--- SET TASK ---
Write out exactly the lines that run from the line containing "module port_gasket()" through the line containing "if empty is"; both end lines belong to the answer.

--- INPUT RECORDS ---
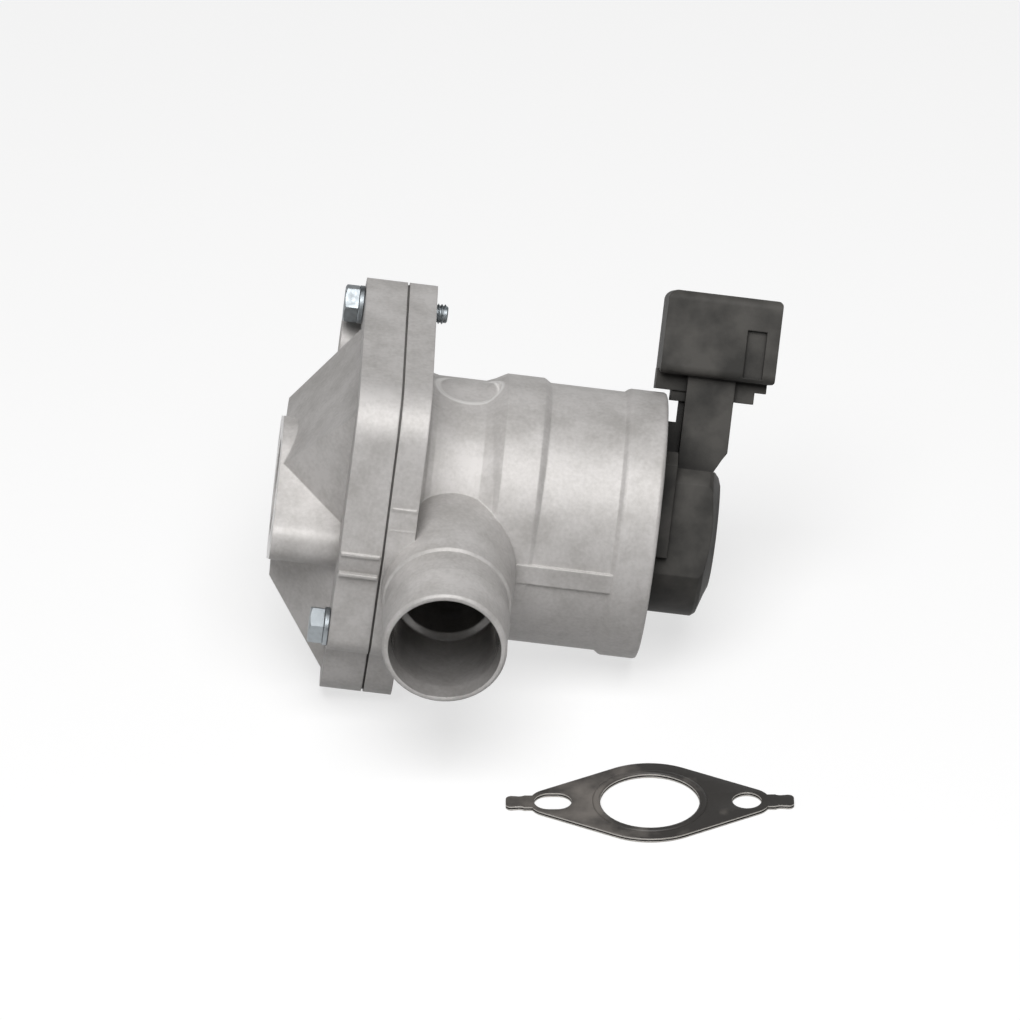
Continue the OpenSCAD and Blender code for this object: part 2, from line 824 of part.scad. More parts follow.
// A bar across the width from a side view drawn in X and Z
module side_view(width)
    translate([0, width / 2, 0])
        rotate([90, 0, 0])
            linear_extrude(width)
                children();

module cap_block() {
    skirt = 3.4;
    intersection() {
        turned([
            [0, cap_disc_end - 1], [cap_r, cap_disc_end - 1], [cap_r, cap_end - 3.2],
            [cap_r - 0.8, cap_end - 2.2], [cap_r - 5, cap_end - 0.8], [cap_r - 7, cap_end],
            [0, cap_end]
        ]);
        side_view(2 * cap_flat)
            polygon([
                [cap_disc_x, -cap_r], [cap_end, -cap_r], [cap_end, cap_top - 3],
                [cap_end - 0.6, cap_top - 1.2], [cap_end - 2, cap_top], [cap_disc_x, cap_top]
            ]);
    }
    intersection() {
        rod(cap_r + 3.6, cap_disc_end - 1, body_len + skirt);
        side_view(2 * cap_flat + 3)
            polygon([
                [cap_disc_x, -7], [body_len + skirt, -7],
                [body_len + skirt, cap_top + 3.6], [cap_disc_x, cap_top + 3.6]
            ]);
    }
}

module plug_shell() {
    r = plug_edge_r;
    half_w = plug_w / 2 - r;
    low = 0.8;
    top = plug_base + plug_h;
    intersection() {
        along_x(plug_x - cut, plug_mouth + cut)
            wrapped([
                [-half_w, plug_base + r, r], [half_w, plug_base + r, r],
                [half_w, top - r, r], [-half_w, top - r, r]
            ]);
        side_view(plug_w + 2 * cut)
            wrapped([
                [plug_x + low, plug_base + low, low], [plug_mouth - low, plug_base + low, low],
                [plug_mouth - 1.2, top - 1.2, 1.2], [plug_x + plug_end_r, top - plug_end_r, plug_end_r]
            ]);
    }
}

module cap_neck() {
    left = body_len + 4.2;
    right = cap_end + 0.8;
    web_top = cap_top + 10.7;
    ledge = plug_base - 3.8;
    side_view(11)
        polygon([
            [left, cap_top - 2], [cap_end - 3, cap_top - 2], [right - 1.2, cap_top + 2.9],
            [right, cap_top + 4.8], [right, plug_base + 2], [left, plug_base + 2]
        ]);
    side_view(4)
        polygon([
            [cap_disc_end, cap_top - 2], [left + 0.2, cap_top - 2], [left + 0.2, web_top],
            [body_len + 1, web_top], [cap_disc_end + 0.6, web_top - 3]
        ]);
    side_view(7)
        polygon([
            [plug_x - 0.4, ledge], [left + 0.6, ledge], [left + 0.6, plug_base + 1],
            [plug_x - 0.4, plug_base + 1]
        ]);
    side_view(6)
        polygon([
            [left - 3.4, ledge - 2.4], [left + 0.3, ledge - 2.4], [left + 0.3, ledge + 0.7],
            [left - 3.4, ledge + 0.7]
        ]);
    side_view(4)
        polygon([
            [left - 1.2, web_top - 1], [left + 0.1, web_top - 1],
            [left + 0.1, ledge + 0.6], [left - 1.2, ledge + 0.6]
        ]);
}

// Locking nose for the mating plug, under the socket
module plug_latch() {
    step = plug_base - 2.2;
    side_view(8)
        polygon([
            [cap_end, plug_base - 5], [plug_mouth - 4.1, plug_base - 5], [plug_mouth - 4.1, step],
            [plug_mouth - 1.4, step], [plug_mouth - 1.4, plug_base + 0.5], [cap_end, plug_base + 0.5]
        ]);
}

module socket_cut() {
    half_w = plug_w / 2 - plug_wall;
    r = 1.2;
    low = plug_base + plug_wall;
    high = plug_base + plug_h - plug_wall;
    along_x(plug_mouth - socket_depth, plug_mouth + cut)
        wrapped([
            [r - half_w, low + r, r], [half_w - r, low + r, r],
            [half_w - r, high - r, r], [r - half_w, high - r, r]
        ]);
}

// Shallow hollows in the connector's sides near the mouth
module side_hollows()
    for (side = [-1, 1])
        translate([plug_mouth - 5.4, side * plug_w / 2, plug_base + 6.6])
            cube([4.6, 2 * side_hollow, 11.2], center = true);

module terminal_bars(grow = 0)
    for (side = [-1, 1])
        translate([plug_mouth - socket_depth - 4, side * terminal_pitch / 2, plug_base + plug_h / 2])
            translate([-grow, -terminal_t / 2 - grow, -terminal_w / 2 - grow])
                cube([terminal_len, terminal_t + 2 * grow, terminal_w + 2 * grow]);

module solenoid_cap()
    color(black_plastic) as_it_lies()
        difference() {
            union() {
                difference() {
                    rod(cap_disc_r, cap_disc_x, cap_disc_end);
                    tube(cap_disc_r + 1, cap_disc_r - 2 * cap_seal_r,
                         cap_seal_x - cap_seal_r - 0.05, cap_seal_x + cap_seal_r + 0.05);
                }
                turned_back() {
                    cap_block();
                    cap_neck();
                    plug_shell();
                    plug_latch();
                }
            }
            turned_back() {
                socket_cut();
                side_hollows();
                terminal_bars(snug);
            }
        }

module cap_seal()
    color(rubber) as_it_lies()
        ring(cap_disc_r + 0.15 - cap_seal_r, cap_seal_r, cap_seal_x);

module terminals()
    color(brass) as_it_lies() turned_back()
        terminal_bars();

// Loose gasket, flat on the ground

module gasket_outline() {
    end_x = gasket_len / 2 - tab_round;
    end_y = tab_w / 2 - tab_round;
    r = tab_round;
    pad_outline(gasket_r, gasket_ear_r, pad_pitch);
    wrapped([[-end_x, -end_y, r], [end_x, -end_y, r], [end_x, end_y, r], [-end_x, end_y, r]]);
}

module gasket_holes() {
    r = gasket_hole_d / 2;
    slot = (gasket_slot_len - gasket_hole_d) / 2;
    circle(gasket_port_d / 2);
    translate([pad_pitch / 2, 0]) circle(r);
    for (side = [-1, 1])
        translate([side * slot - pad_pitch / 2, 0]) circle(r);
    translate([-pad_pitch / 2, 0]) square([2 * slot, 2 * r], center = true);
}

module port_gasket()
    color(graphite)
        translate(gasket_at)
            rotate(gasket_turn)
                difference() {
                    union() {
                        linear_extrude(gasket_t - gasket_bead_h) gasket_outline();
                        cylinder(h = gasket_t, r = gasket_port_d / 2 + 2.4);
                    }
                    translate([0, 0, -cut])
                        linear_extrude(gasket_t + 2 * cut)
                            gasket_holes();
                }

valve_housing();
air_cover();
seam_gasket();
cover_screws();
screw_washers();
reed_plate();
upper_reed();
lower_reed();
reed_roots();
reed_stops();
reed_screws();
valve_disc();
valve_seal();
disc_nut();
valve_shaft();
return_spring();
guide_bush();
shaft_seal();
front_plate();
plate_seal();
armature();
armature_sleeve();
fixed_core();
coil_bobbin();
coil_winding();
magnet_case();
solenoid_cap();
cap_seal();
terminals();
port_gasket();
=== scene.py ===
# %% [markdown]
# # A secondary-air valve and its gasket
# The valve is a die-cast body with a hose spigot, a cover with a machined outlet pad,
# and a solenoid whose black moulding carries the plug. A loose gasket lies in front.
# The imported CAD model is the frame: its solids keep their places, and this lesson
# gives them finishes and swaps a few for finer pieces.

# %% Load the frame
import bmesh
import bpy
import math
from mathutils import Matrix, Vector


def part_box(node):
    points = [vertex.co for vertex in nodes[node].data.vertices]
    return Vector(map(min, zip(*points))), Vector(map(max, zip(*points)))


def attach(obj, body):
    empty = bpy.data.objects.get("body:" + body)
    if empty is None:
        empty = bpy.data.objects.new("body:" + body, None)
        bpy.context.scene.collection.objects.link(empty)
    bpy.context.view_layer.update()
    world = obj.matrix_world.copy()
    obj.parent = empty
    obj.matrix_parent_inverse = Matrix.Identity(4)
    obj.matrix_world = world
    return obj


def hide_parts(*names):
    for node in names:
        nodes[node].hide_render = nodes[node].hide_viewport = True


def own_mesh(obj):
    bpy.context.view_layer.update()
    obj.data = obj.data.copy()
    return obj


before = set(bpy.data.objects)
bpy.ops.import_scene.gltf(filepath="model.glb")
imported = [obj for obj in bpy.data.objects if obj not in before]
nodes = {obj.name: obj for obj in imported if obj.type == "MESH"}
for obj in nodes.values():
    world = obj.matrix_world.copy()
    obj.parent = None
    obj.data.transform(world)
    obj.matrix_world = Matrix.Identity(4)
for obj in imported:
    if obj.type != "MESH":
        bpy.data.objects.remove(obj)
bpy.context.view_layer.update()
MM = 0.001

# %% [markdown]
# ## The valve's own axis
# The valve lies on its flange and its collar, so its axis leans towards the solenoid.
# Pieces and patterns that follow the axis are worked out upright, with the seam at X = 0,
# and then leant and moved by one matrix. A Mapping node does the reverse for materials.

# %% The lean as one matrix
LEAN = math.radians(7.24485)
SEAM_TO_PAD = 26 * MM
PORT_OFFSET = 2.6 * MM
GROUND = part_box("port_gasket")[0].z
lie = Matrix.Rotation(LEAN, 4, "Y") @ Matrix.Translation((SEAM_TO_PAD, PORT_OFFSET, 0))
print("ground at", round(GROUND / MM, 2), "mm; lean", round(math.degrees(LEAN), 2), "degrees")

# %% [markdown]
# ## Helpers for materials
# Colours are written as they are seen on screen, and one function turns them to the
# linear values that the shader works in. Another adds any node with its settings and links,
# so that each line of a material says one thing. Textures are scaled from real sizes.

# %% Colour and scale helpers
WAVE_TURN = 20  # a wave texture turns by 20 radians in one unit


def linear(hex_colour):
    """The linear red, green, blue and alpha of a colour, by the curve that screens use."""
    parts = [int(hex_colour[i:i + 2], 16) / 255 for i in (1, 3, 5)]
    return [p / 12.92 if p <= 0.04045 else ((p + 0.055) / 1.055) ** 2.4 for p in parts] + [1]


def noise_scale(size_mm):
    """The scale at which a noise texture's patches are this large."""
    return 1 / (size_mm * MM)


def wave_scale(apart_mm):
    """The scale at which a wave texture's lines are this far apart."""
    return math.tau / WAVE_TURN / (apart_mm * MM)


print("a mid grey is", round(linear("#808080")[0], 3), "in linear light")

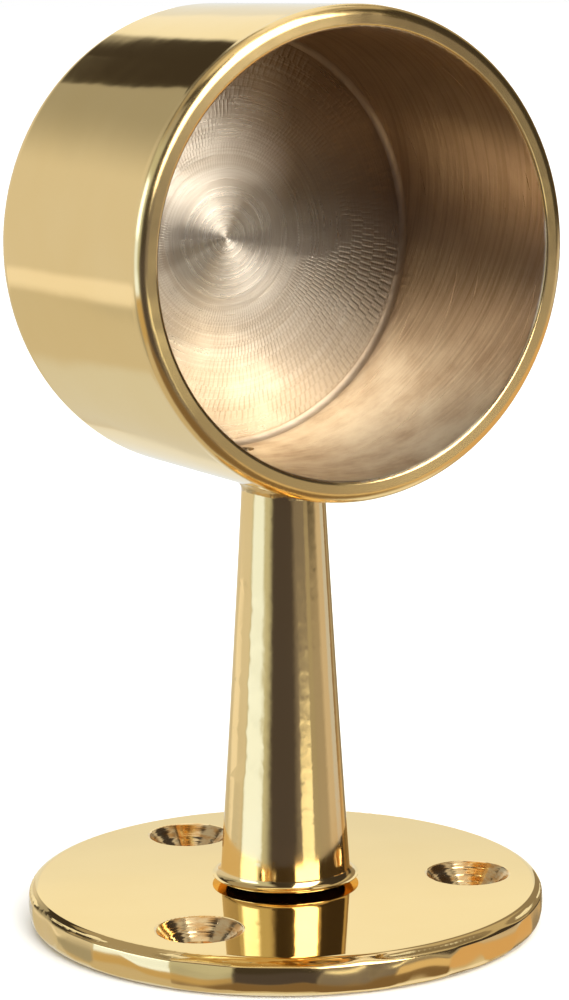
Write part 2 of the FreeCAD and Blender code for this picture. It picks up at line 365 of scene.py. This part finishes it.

--- RESULT OF THIS TASK ---
module port_gasket()
    color(graphite)
        translate(gasket_at)
            rotate(gasket_turn)
                difference() {
                    union() {
                        linear_extrude(gasket_t - gasket_bead_h) gasket_outline();
                        cylinder(h = gasket_t, r = gasket_port_d / 2 + 2.4);
                    }
                    translate([0, 0, -cut])
                        linear_extrude(gasket_t + 2 * cut)
                            gasket_holes();
                }

valve_housing();
air_cover();
seam_gasket();
cover_screws();
screw_washers();
reed_plate();
upper_reed();
lower_reed();
reed_roots();
reed_stops();
reed_screws();
valve_disc();
valve_seal();
disc_nut();
valve_shaft();
return_spring();
guide_bush();
shaft_seal();
front_plate();
plate_seal();
armature();
armature_sleeve();
fixed_core();
coil_bobbin();
coil_winding();
magnet_case();
solenoid_cap();
cap_seal();
terminals();
port_gasket();
=== scene.py ===
# %% [markdown]
# # A secondary-air valve and its gasket
# The valve is a die-cast body with a hose spigot, a cover with a machined outlet pad,
# and a solenoid whose black moulding carries the plug. A loose gasket lies in front.
# The imported CAD model is the frame: its solids keep their places, and this lesson
# gives them finishes and swaps a few for finer pieces.

# %% Load the frame
import bmesh
import bpy
import math
from mathutils import Matrix, Vector


def part_box(node):
    points = [vertex.co for vertex in nodes[node].data.vertices]
    return Vector(map(min, zip(*points))), Vector(map(max, zip(*points)))


def attach(obj, body):
    empty = bpy.data.objects.get("body:" + body)
    if empty is None:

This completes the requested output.